Self-hosted/decentralized? Would hooking it into TOR or something cause an
unrealistic barrier to entry for average people?

How much of the value of Twitter/FB during a revolution is in pulling in the
extended networks of people who are already on the system but not yet involved
and how much is as an anonymous communications device between people who are
already involved?

------
nateberkopec
prohackingtricks.blogspot.com? Sure, sounds legit.

------
bsaunder
Vibe could address some of these concerns (and maybe already has done so) by
encrypting the communications and blurring the time and the gps coordinates in
the client prior to sending the data. Then server logs and network logs
wouldn't line up with the application reported data.
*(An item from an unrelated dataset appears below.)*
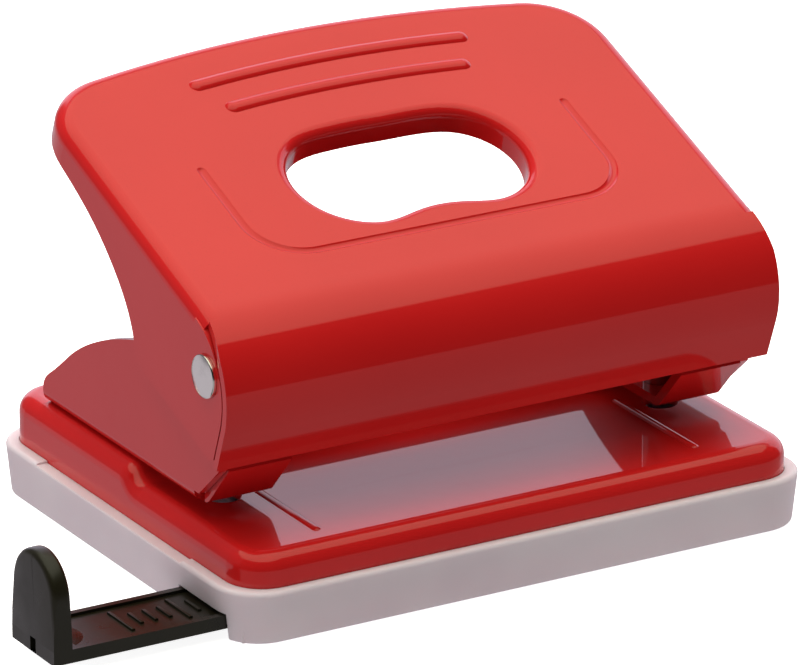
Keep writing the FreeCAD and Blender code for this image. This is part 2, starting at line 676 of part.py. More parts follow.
def punch_pin(x):
    body = cylinder(PIN_RADIUS, PIN_TOP - PIN_LOW, x, PIN_Y, PIN_LOW)
    dome = cylinder(PIN_RADIUS + 1, 2, x, PIN_Y, PIN_TOP - 1)
    dome = dome.cut(Part.makeSphere(PIN_DOME, Vector(x, PIN_Y, PIN_TOP - PIN_DOME)))
    body = body.cut(dome)
    groove = cylinder(PIN_RADIUS + 1, CLIP_SHEET, x, PIN_Y, CLIP_Z)
    groove = groove.cut(cylinder(PIN_GROOVE_RADIUS, CLIP_SHEET + 2, x, PIN_Y, CLIP_Z - 1))
    hollow = cylinder(PIN_RADIUS * 2.2, 20, x, PIN_Y - 10, PIN_LOW - PIN_RADIUS * 1.9, Y_AXIS)
    return body.cut(groove).cut(hollow)


def retaining_clip(x):
    ring = cylinder(CLIP_RADIUS, CLIP_SHEET, x, PIN_Y, CLIP_Z)
    ring = ring.cut(cylinder(PIN_GROOVE_RADIUS, 4, x, PIN_Y, CLIP_Z - 1))
    return ring.cut(box(x - 1.4, x + 1.4, PIN_Y, PIN_Y + 10, CLIP_Z - 1, CLIP_Z + 2))


def spring_washer(x):
    disc = cylinder(SEAT_RADIUS, SEAT_SHEET, x, PIN_Y, CLIP_Z - SEAT_SHEET)
    return disc.cut(cylinder(PIN_RADIUS, 4, x, PIN_Y, CLIP_Z - 2))


def return_spring(x):
    low = BRIDGE_Z + BRIDGE_SHEET + SPRING_WIRE / 2
    high = CLIP_Z - SEAT_SHEET - SPRING_WIRE / 2
    height = high - low
    helix = Part.makeHelix(height / SPRING_TURNS, height, SPRING_RADIUS)
    helix.translate(Vector(x, PIN_Y, low))
    start = Vector(x + SPRING_RADIUS, PIN_Y, low)
    ring = Part.Wire([Part.makeCircle(SPRING_WIRE / 2, start, Y_AXIS)])
    return Part.Wire(helix.Edges).makePipeShell([ring], True, True)


# ---- paper guide ----

def guide_bar(middle):
    """Flat bar with a recessed top, raised position marks and a round pad by the stop."""
    bar = box(STOP_OUTER, GUIDE_INNER, GUIDE_FRONT, GUIDE_BACK, GUIDE_LOW, GUIDE_LOW + GUIDE_SHEET)
    recess_z = GUIDE_LOW + GUIDE_SHEET - GUIDE_RECESS
    recess = box(STOP_OUTER + STOP_SHEET + 1, GUIDE_INNER - 3, GUIDE_FRONT + GUIDE_BORDER,
                 GUIDE_BACK - GUIDE_BORDER, recess_z, recess_z + 3)
    bar = bar.cut(recess)
    for i in range(TICK_COUNT):
        x = TICK_FIRST + i * TICK_SPACING
        reach = TICK_LONG if i % 4 == 0 else TICK_SHORT
        tick = box(x - TICK_WIDTH / 2, x + TICK_WIDTH / 2, middle - reach, middle + reach, recess_z - 0.1,
                   recess_z + TICK_RISE)
        bar = bar.fuse(tick)
    pad = cylinder(PAD_RADIUS, GUIDE_SHEET - 0.2, STOP_OUTER + STOP_SHEET + 0.6, middle - PAD_SHIFT,
                   GUIDE_LOW)
    return bar.fuse(pad)


def guide_stop(middle):
    """Upright stop with an arched top, rounded edges and a small notch at its foot."""
    half = (GUIDE_BACK - GUIDE_FRONT) / 2
    spring_line = STOP_TOP - half
    stop = box(STOP_OUTER, STOP_OUTER + STOP_SHEET, GUIDE_FRONT, GUIDE_BACK, GUIDE_LOW, spring_line)
    arch = cylinder(half, STOP_SHEET, STOP_OUTER, middle, spring_line, X_AXIS)
    stop = stop.fuse(arch).removeSplitter()
    rounded = edges_at(stop, lambda b, e: b.XLength < 0.01 and b.ZMax > GUIDE_LOW + 1)
    stop = stop.makeFillet(0.5, rounded)
    notch = box(STOP_OUTER - 1, STOP_OUTER + MARK_DEPTH, middle - MARK_HALF, middle + MARK_HALF,
                GUIDE_LOW - 1, MARK_TOP)
    return stop.cut(notch)


def paper_guide():
    middle = (GUIDE_FRONT + GUIDE_BACK) / 2
    return fused([guide_bar(middle), guide_stop(middle)])


def nodes():
    pin = {"punch_pin": punch_pin, "retaining_clip": retaining_clip, "spring_washer": spring_washer,
           "return_spring": return_spring}
    made = {"chip_tray": chip_tray(), "base_plate": base_plate(), "bracket": bracket(),
            "bracket_rivets": bracket_rivets(), "guide_bridge": guide_bridge(), "lever": lever(),
            "pressure_bar": pressure_bar(), "paper_guide": paper_guide()}
    for name, make in (("pivot_rivet", pivot_rivet), ("pivot_washer", pivot_washer)):
        made[name + "_right"] = make()
        made[name + "_left"] = mirrored(make())
    for name, make in pin.items():
        made[name + "_left"] = make(-PIN_X)
        made[name + "_right"] = make(PIN_X)
    return made


def main():
    os.makedirs("parts", exist_ok=True)
    for name, shape in nodes().items():
        shape.exportStep("parts/" + name + ".step")
        print(name, shape.isValid(), len(shape.Solids), [round(v, 2) for v in (
            shape.BoundBox.XMin, shape.BoundBox.XMax, shape.BoundBox.YMin, shape.BoundBox.YMax,
            shape.BoundBox.ZMin, shape.BoundBox.ZMax)], round(shape.Volume, 1))


main()
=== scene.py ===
"""Looks of a two-hole desk punch: lacquered steel, frosted chip tray and black paper guide."""

import logging
import math
from dataclasses import dataclass, field
from enum import Enum

import bmesh
import bpy
from mathutils import Matrix, Vector

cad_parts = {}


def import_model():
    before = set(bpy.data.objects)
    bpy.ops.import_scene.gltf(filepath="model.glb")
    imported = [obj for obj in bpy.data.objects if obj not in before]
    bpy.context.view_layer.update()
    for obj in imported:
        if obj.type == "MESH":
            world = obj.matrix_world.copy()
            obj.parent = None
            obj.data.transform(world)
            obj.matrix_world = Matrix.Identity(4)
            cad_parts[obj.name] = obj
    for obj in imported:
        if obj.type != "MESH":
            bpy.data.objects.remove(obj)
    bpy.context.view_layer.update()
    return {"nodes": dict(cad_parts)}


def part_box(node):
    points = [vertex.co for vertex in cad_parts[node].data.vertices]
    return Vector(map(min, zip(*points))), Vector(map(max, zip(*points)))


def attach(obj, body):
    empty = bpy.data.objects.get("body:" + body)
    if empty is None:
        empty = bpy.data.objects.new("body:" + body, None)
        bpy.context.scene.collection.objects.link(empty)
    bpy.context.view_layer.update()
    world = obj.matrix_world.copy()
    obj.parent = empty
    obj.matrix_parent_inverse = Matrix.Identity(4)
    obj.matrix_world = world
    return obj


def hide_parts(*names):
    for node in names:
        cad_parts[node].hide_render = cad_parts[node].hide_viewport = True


LOG = logging.getLogger("punch")
MM = 0.001
Rgb = tuple[float, float, float]
Point = tuple[float, float]
Span = tuple[float, float]

ALONG = Vector((1.0, 0.0, 0.0))
ACROSS = Vector((0.0, 1.0, 0.0))
UPWARD = Vector((0.0, 0.0, 1.0))

# Angles above which an edge is shaded sharp, and counts as a corner to round.
SHARP = math.radians(32.0)
CORNER = math.radians(50.0)

# Least part of a unit normal that makes a face look along an axis, and two tolerances in metres.
FACING = 0.9
TINY = 1e-6
CLOSE = 1e-5


# ---------------------------------------------------------------- shared effects


class Effect(Enum):
    """Shader node groups that several finishes share."""

    GRAIN = "surface_grain"
    CLOUD = "tone_drift"
    SCRATCH = "fine_scratches"
    DUST = "settled_dust"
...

Additionally they could
insert a random delay in the posting of any message so that it wouldn't be
clear which application message went with which server communication message.

------
athoma
Pretty cool idea however I wonder when limiting the radius to who receives
your vibes how do you calculate the range to display your vibes. Also, if you
are protesting an area, and send a vibe, how do you prevent your vibe from
being reached by the authorities in the vicinity? Its a pretty cool idea to
have them self destruct after a couple of minutes though.

------
micah63
Is there an android version?

------
dreww
so... you give it your location? from your cellphone? sounds pretty anonymous.